I can’t stop thinking about Coco Chanel thanks to the blockbuster Chanel retrospective in Paris, “Gabrielle Chanel. Fashion Manifesto”. Because its opening was perfectly timed with the advent of Paris Fashion Week, it’s impossible not to think of Chanel’s tremendous influence on fashion. And it is hard not to draw comparisons between what Coco proposed as the uniform for the modern woman in the early 20th century and Virginie Viard’s interpretations for today.
Since taking over as creative director of Chanel, Viard has fared better with the Haute Couture collections; her ready-to-wear is hit and miss. Among the hits for spring 2021: a simply beautiful v neck tunic in white piped with black, shown over white trousers, and a two-tiered black chiffon dress with black feathered sleeves and black feathered hem.
Indeed, there are many more misses: the garish colors, the abstract polka dots and stripes, and the puerile usage of the Chanel logo. The unflattering proportions prompted a designer friend to label the collection “Lane Bryant”. Much of it does not look sophisticated, luxurious, or expensive.
With its monotone color palette, simplistic understated luxury, reliance on gender-less wardrobe basics, and numerous takes on the little (and big) black dress, Junya Watanabe looks more “Chanel” than Chanel this season. It’s one of Watanabe’s most succinct and least complicated collections to date.
Watanabe’s presentation, held at the Comme des Garcons offices in Japan, took the form of an installation with mannequins and a group of model photographs displayed on screens within the room. It’s perfectly accessorized with comfortable block-heeled shoes and boots in black or white and a mix of elegant pearls and punkish leather.
Like many designers, Junya is hit by the nostalgia bug this season. Watanabe says he’s channeling “disco glam with a rocker edge,” but the collection is not stuck in a time warp. To his credit, it looks modern, contemporary, and timeless.
Junya’s photo session is a highly effective way to showcase the collection. It plays out almost entirely in black and white with silver touches. We’ve been inundated with so much color and dizzying pattern; Junya’s beautifully simplistic designs and his straightforward presentation is like a breath of fresh air; the ultimate palette cleanser.
Instead of live shows, many designers tell their stories and create a mood with ambitious videos and special effects. But, as Watanabe proves, when clothes are really great, you don’t need to add tricky diversions.

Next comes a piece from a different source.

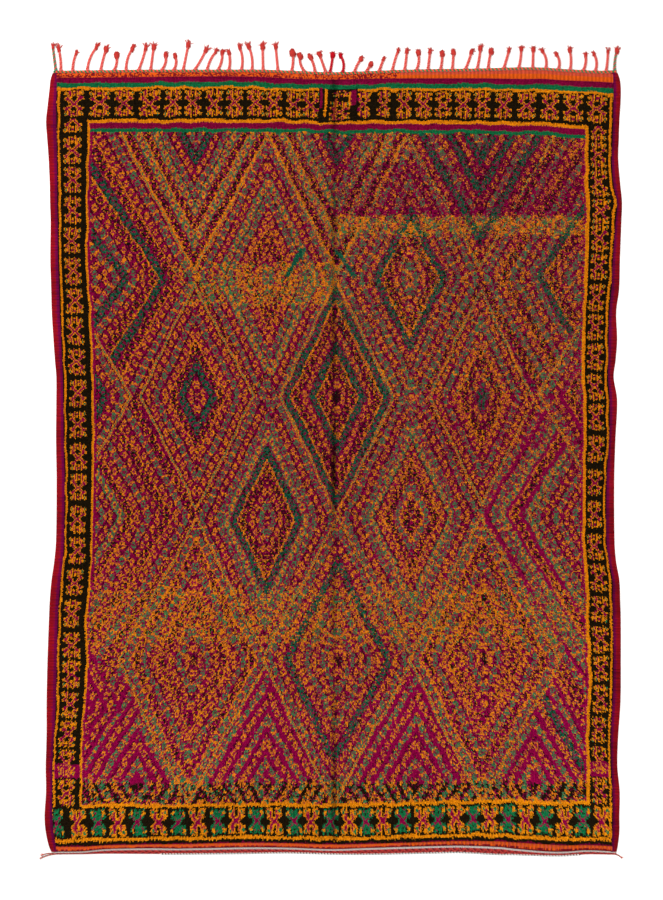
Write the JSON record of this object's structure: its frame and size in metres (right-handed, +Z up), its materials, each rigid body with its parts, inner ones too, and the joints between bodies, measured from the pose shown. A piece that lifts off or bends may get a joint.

For spring Virginie Viard pays homage to actresses like Jeanne Moreau and Romy Schneider; muses to Chanel’s house. Junya was also inspired by theatrical leading ladies this season, but that’s pretty much where the similarities end. Using four fictional stars named “The Spangles “Watanabe reproduces the stars’ costumes in his memories.
Junya always focuses on wardrobe workhorses like button-down shirts, Bermudas, bicycle shorts, biker jackets, trench coats, and leggings. The former Comme des Garcons protégé wisely keeps deconstruction to a minimum. The frequent use of togas and caftans conjures memories of Halston. As does Junya’s inspired usage of sequins.
Instead of the embellishments looking garish, the overall effect is light, comfortable, and sporty. One can imagine wearing many of these pieces for both day and evening, lounging on the sofa, hosting a socially distant party, heading out for a walk, or in the future, attending a gala. Simply brilliant!